### [OBJECTIVE]
Make an exact copy of all the records.

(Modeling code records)
***
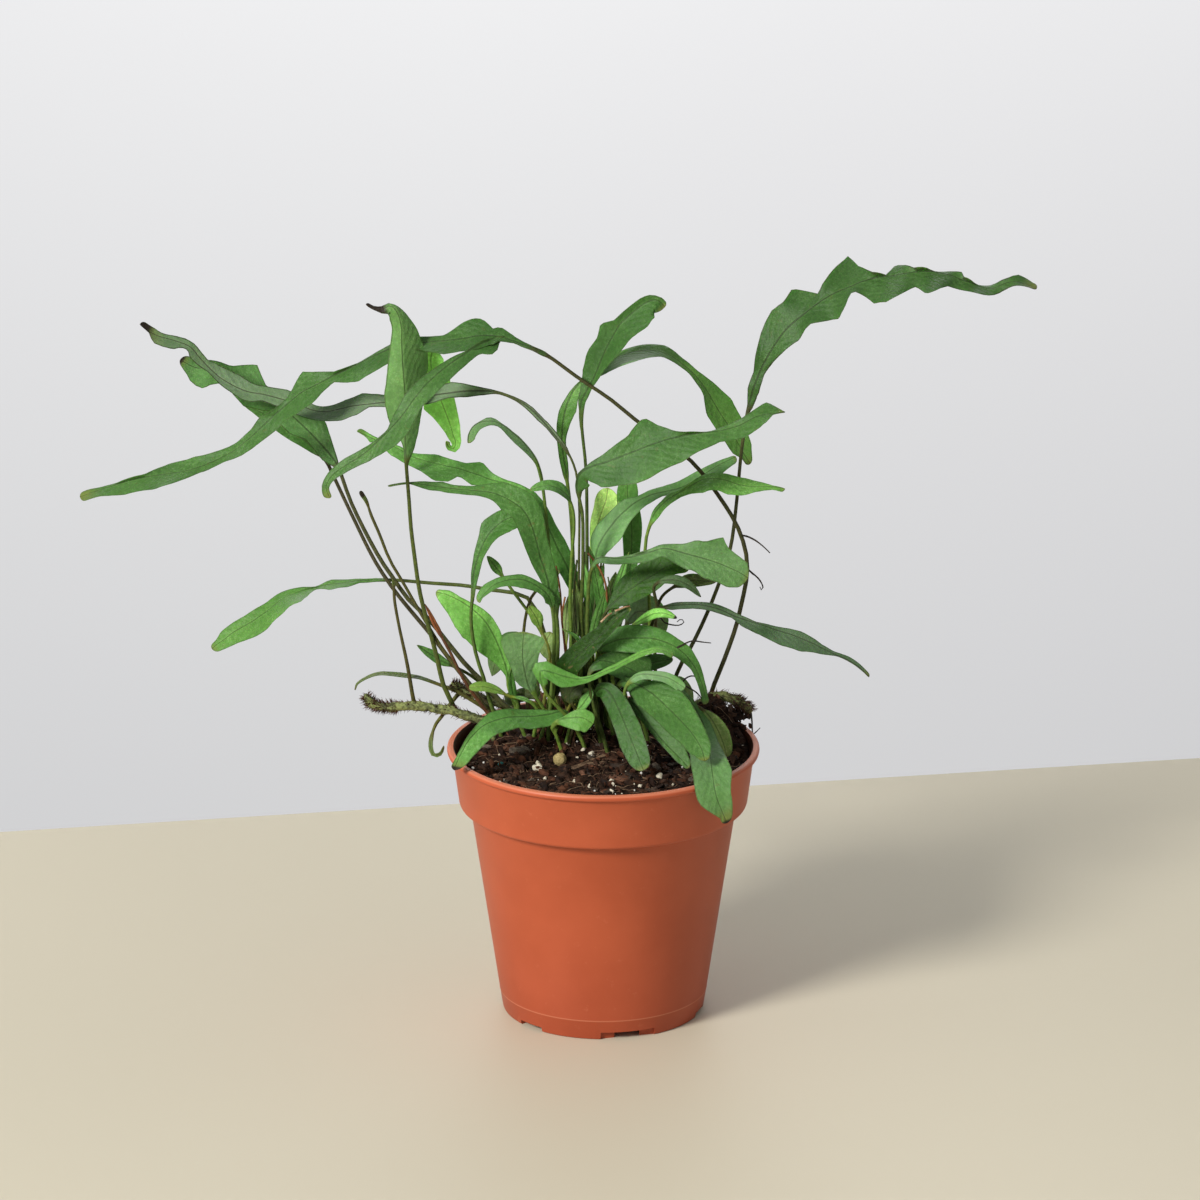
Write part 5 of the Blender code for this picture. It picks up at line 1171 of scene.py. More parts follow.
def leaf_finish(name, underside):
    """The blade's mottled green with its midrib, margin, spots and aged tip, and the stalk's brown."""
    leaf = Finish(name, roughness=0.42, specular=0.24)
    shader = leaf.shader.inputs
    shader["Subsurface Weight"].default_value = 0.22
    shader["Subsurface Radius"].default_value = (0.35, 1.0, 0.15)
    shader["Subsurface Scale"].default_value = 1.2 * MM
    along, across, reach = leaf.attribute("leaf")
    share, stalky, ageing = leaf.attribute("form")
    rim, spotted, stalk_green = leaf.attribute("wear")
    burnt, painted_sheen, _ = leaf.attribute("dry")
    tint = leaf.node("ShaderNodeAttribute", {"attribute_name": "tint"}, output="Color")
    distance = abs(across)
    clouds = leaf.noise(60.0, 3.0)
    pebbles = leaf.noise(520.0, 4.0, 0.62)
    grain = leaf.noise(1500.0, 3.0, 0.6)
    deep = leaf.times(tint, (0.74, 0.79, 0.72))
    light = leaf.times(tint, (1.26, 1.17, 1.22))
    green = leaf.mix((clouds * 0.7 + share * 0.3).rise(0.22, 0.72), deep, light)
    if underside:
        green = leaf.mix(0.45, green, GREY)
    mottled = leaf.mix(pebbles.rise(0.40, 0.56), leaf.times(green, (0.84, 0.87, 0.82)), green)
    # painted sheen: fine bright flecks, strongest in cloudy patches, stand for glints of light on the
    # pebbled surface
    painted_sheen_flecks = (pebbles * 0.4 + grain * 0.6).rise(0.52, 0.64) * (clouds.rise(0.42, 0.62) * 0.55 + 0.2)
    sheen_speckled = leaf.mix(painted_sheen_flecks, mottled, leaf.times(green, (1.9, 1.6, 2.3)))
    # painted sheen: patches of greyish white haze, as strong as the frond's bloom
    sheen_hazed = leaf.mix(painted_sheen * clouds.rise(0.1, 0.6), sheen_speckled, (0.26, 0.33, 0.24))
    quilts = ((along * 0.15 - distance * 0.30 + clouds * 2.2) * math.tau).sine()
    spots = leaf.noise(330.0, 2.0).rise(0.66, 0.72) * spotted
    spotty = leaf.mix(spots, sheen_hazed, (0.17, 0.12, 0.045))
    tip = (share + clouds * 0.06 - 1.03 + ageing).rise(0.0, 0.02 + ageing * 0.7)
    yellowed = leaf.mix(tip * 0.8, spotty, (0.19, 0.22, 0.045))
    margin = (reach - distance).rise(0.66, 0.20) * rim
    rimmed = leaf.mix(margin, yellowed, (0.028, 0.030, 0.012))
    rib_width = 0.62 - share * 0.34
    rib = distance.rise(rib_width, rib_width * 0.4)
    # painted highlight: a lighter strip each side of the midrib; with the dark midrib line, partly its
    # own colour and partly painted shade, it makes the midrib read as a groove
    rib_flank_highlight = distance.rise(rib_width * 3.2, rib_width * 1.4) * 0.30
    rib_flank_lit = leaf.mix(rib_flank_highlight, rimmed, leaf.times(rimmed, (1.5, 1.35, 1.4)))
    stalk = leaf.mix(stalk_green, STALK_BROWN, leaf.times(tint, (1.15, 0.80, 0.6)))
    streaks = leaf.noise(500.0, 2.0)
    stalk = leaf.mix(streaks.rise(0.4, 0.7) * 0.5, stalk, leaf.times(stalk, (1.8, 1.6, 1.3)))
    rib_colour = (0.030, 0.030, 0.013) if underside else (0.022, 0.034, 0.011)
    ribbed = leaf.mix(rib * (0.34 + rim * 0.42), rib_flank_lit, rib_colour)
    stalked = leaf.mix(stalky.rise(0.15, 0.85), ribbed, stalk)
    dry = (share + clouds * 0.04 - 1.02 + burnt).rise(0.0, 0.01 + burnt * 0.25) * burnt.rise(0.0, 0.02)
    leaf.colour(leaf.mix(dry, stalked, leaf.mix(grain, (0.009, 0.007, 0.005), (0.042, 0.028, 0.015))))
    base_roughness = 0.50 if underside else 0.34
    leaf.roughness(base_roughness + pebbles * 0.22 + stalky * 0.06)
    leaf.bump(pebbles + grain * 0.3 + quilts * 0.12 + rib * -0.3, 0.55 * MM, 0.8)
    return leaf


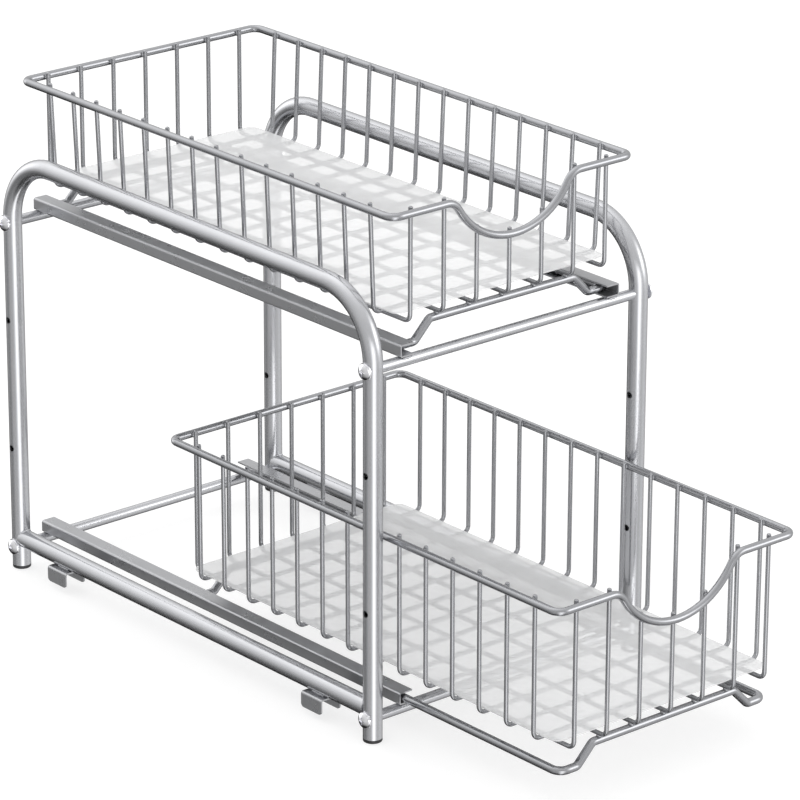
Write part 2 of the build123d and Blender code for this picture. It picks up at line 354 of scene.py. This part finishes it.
***
### [THE ANSWER]
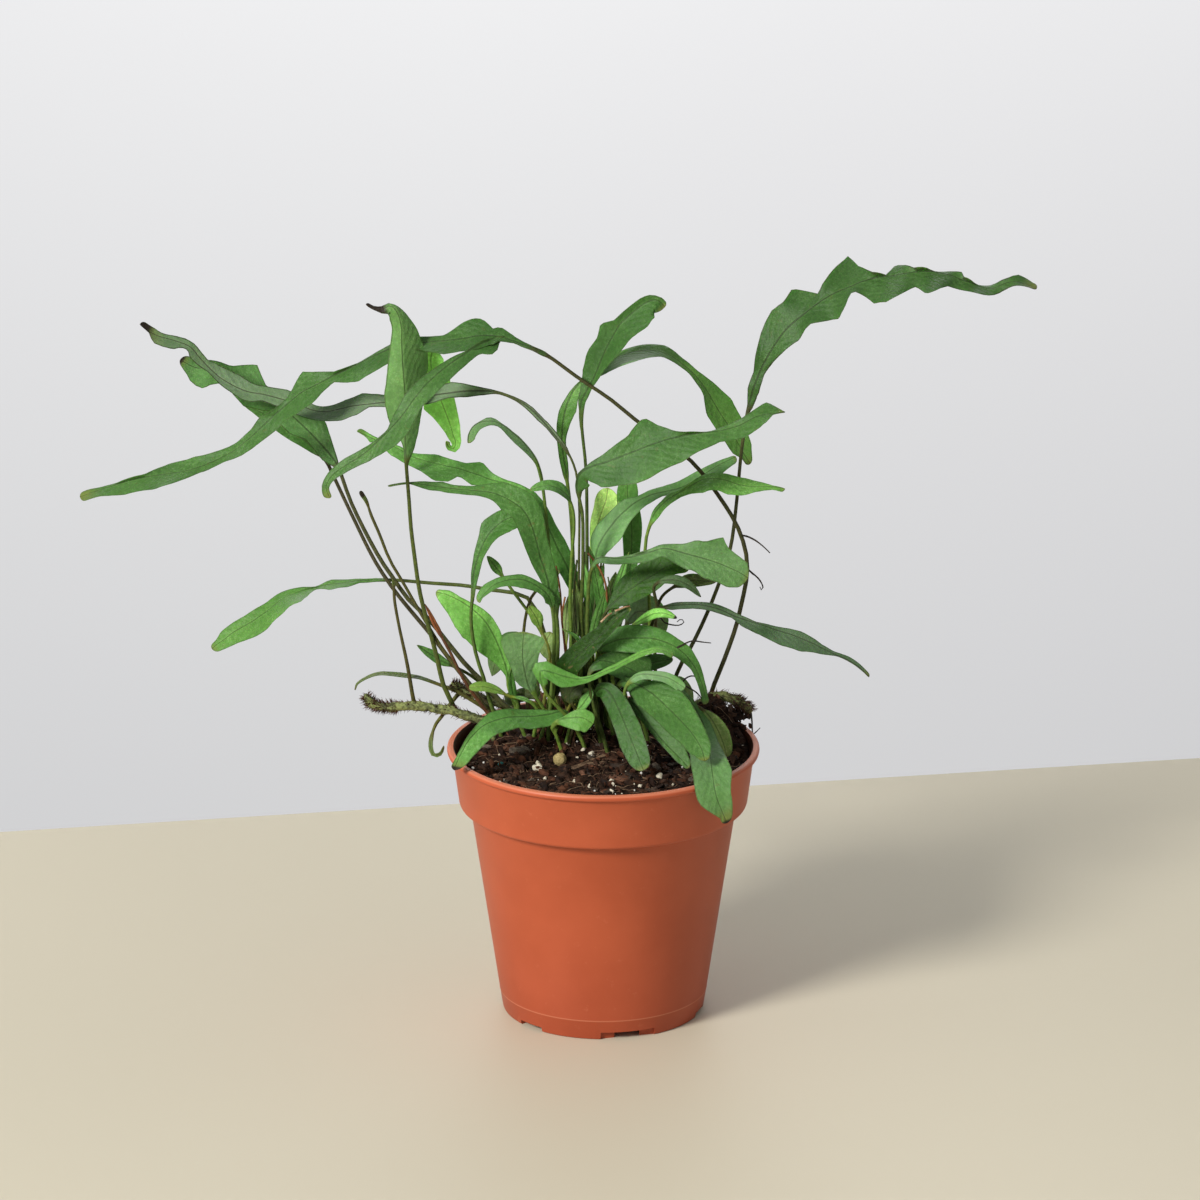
Write part 5 of the Blender code for this picture. It picks up at line 1171 of scene.py. More parts follow.
def leaf_finish(name, underside):
    """The blade's mottled green with its midrib, margin, spots and aged tip, and the stalk's brown."""
    leaf = Finish(name, roughness=0.42, specular=0.24)
    shader = leaf.shader.inputs
    shader["Subsurface Weight"].default_value = 0.22
    shader["Subsurface Radius"].default_value = (0.35, 1.0, 0.15)
    shader["Subsurface Scale"].default_value = 1.2 * MM
    along, across, reach = leaf.attribute("leaf")
    share, stalky, ageing = leaf.attribute("form")
    rim, spotted, stalk_green = leaf.attribute("wear")
    burnt, painted_sheen, _ = leaf.attribute("dry")
    tint = leaf.node("ShaderNodeAttribute", {"attribute_name": "tint"}, output="Color")
    distance = abs(across)
    clouds = leaf.noise(60.0, 3.0)
    pebbles = leaf.noise(520.0, 4.0, 0.62)
    grain = leaf.noise(1500.0, 3.0, 0.6)
    deep = leaf.times(tint, (0.74, 0.79, 0.72))
    light = leaf.times(tint, (1.26, 1.17, 1.22))
    green = leaf.mix((clouds * 0.7 + share * 0.3).rise(0.22, 0.72), deep, light)
    if underside:
        green = leaf.mix(0.45, green, GREY)
    mottled = leaf.mix(pebbles.rise(0.40, 0.56), leaf.times(green, (0.84, 0.87, 0.82)), green)
    # painted sheen: fine bright flecks, strongest in cloudy patches, stand for glints of light on the
    # pebbled surface
    painted_sheen_flecks = (pebbles * 0.4 + grain * 0.6).rise(0.52, 0.64) * (clouds.rise(0.42, 0.62) * 0.55 + 0.2)
    sheen_speckled = leaf.mix(painted_sheen_flecks, mottled, leaf.times(green, (1.9, 1.6, 2.3)))
    # painted sheen: patches of greyish white haze, as strong as the frond's bloom
    sheen_hazed = leaf.mix(painted_sheen * clouds.rise(0.1, 0.6), sheen_speckled, (0.26, 0.33, 0.24))
    quilts = ((along * 0.15 - distance * 0.30 + clouds * 2.2) * math.tau).sine()
    spots = leaf.noise(330.0, 2.0).rise(0.66, 0.72) * spotted
    spotty = leaf.mix(spots, sheen_hazed, (0.17, 0.12, 0.045))
    tip = (share + clouds * 0.06 - 1.03 + ageing).rise(0.0, 0.02 + ageing * 0.7)
    yellowed = leaf.mix(tip * 0.8, spotty, (0.19, 0.22, 0.045))
    margin = (reach - distance).rise(0.66, 0.20) * rim
    rimmed = leaf.mix(margin, yellowed, (0.028, 0.030, 0.012))
    rib_width = 0.62 - share * 0.34
    rib = distance.rise(rib_width, rib_width * 0.4)
    # painted highlight: a lighter strip each side of the midrib; with the dark midrib line, partly its
    # own colour and partly painted shade, it makes the midrib read as a groove
    rib_flank_highlight = distance.rise(rib_width * 3.2, rib_width * 1.4) * 0.30
    rib_flank_lit = leaf.mix(rib_flank_highlight, rimmed, leaf.times(rimmed, (1.5, 1.35, 1.4)))
    stalk = leaf.mix(stalk_green, STALK_BROWN, leaf.times(tint, (1.15, 0.80, 0.6)))
    streaks = leaf.noise(500.0, 2.0)
    stalk = leaf.mix(streaks.rise(0.4, 0.7) * 0.5, stalk, leaf.times(stalk, (1.8, 1.6, 1.3)))
    rib_colour = (0.030, 0.030, 0.013) if underside else (0.022, 0.034, 0.011)
    ribbed = leaf.mix(rib * (0.34 + rim * 0.42), rib_flank_lit, rib_colour)
    stalked = leaf.mix(stalky.rise(0.15, 0.85), ribbed, stalk)
    dry = (share + clouds * 0.04 - 1.02 + burnt).rise(0.0, 0.01 + burnt * 0.25) * burnt.rise(0.0, 0.02)
    leaf.colour(leaf.mix(dry, stalked, leaf.mix(grain, (0.009, 0.007, 0.005), (0.042, 0.028, 0.015))))
    base_roughness = 0.50 if underside else 0.34
    leaf.roughness(base_roughness + pebbles * 0.22 + stalky * 0.06)
    leaf.bump(pebbles + grain * 0.3 + quilts * 0.12 + rib * -0.3, 0.55 * MM, 0.8)
    return leaf


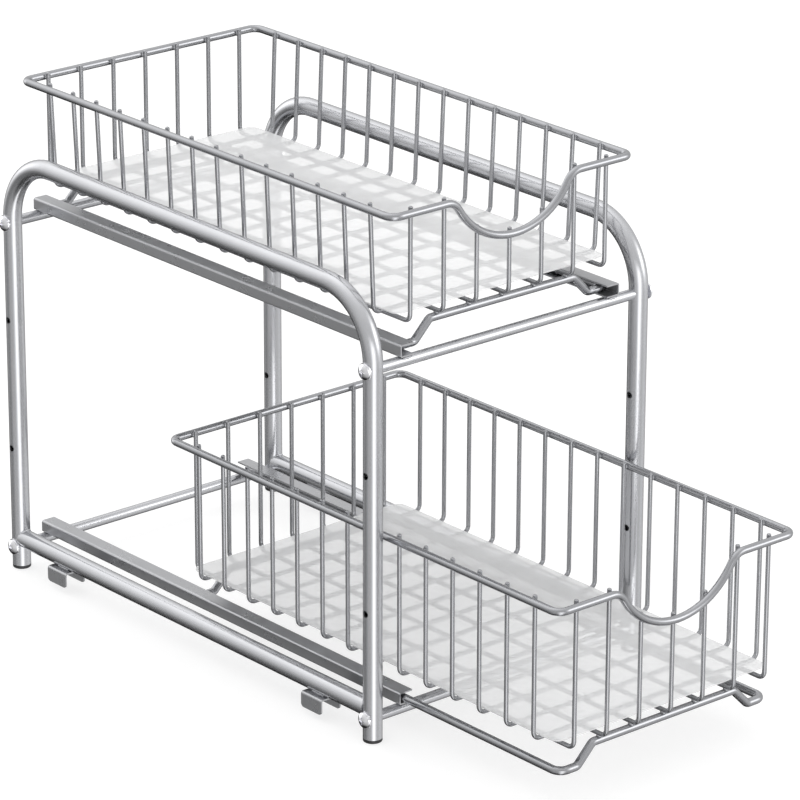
Write part 2 of the build123d and Blender code for this picture. It picks up at line 354 of scene.py. This part finishes it.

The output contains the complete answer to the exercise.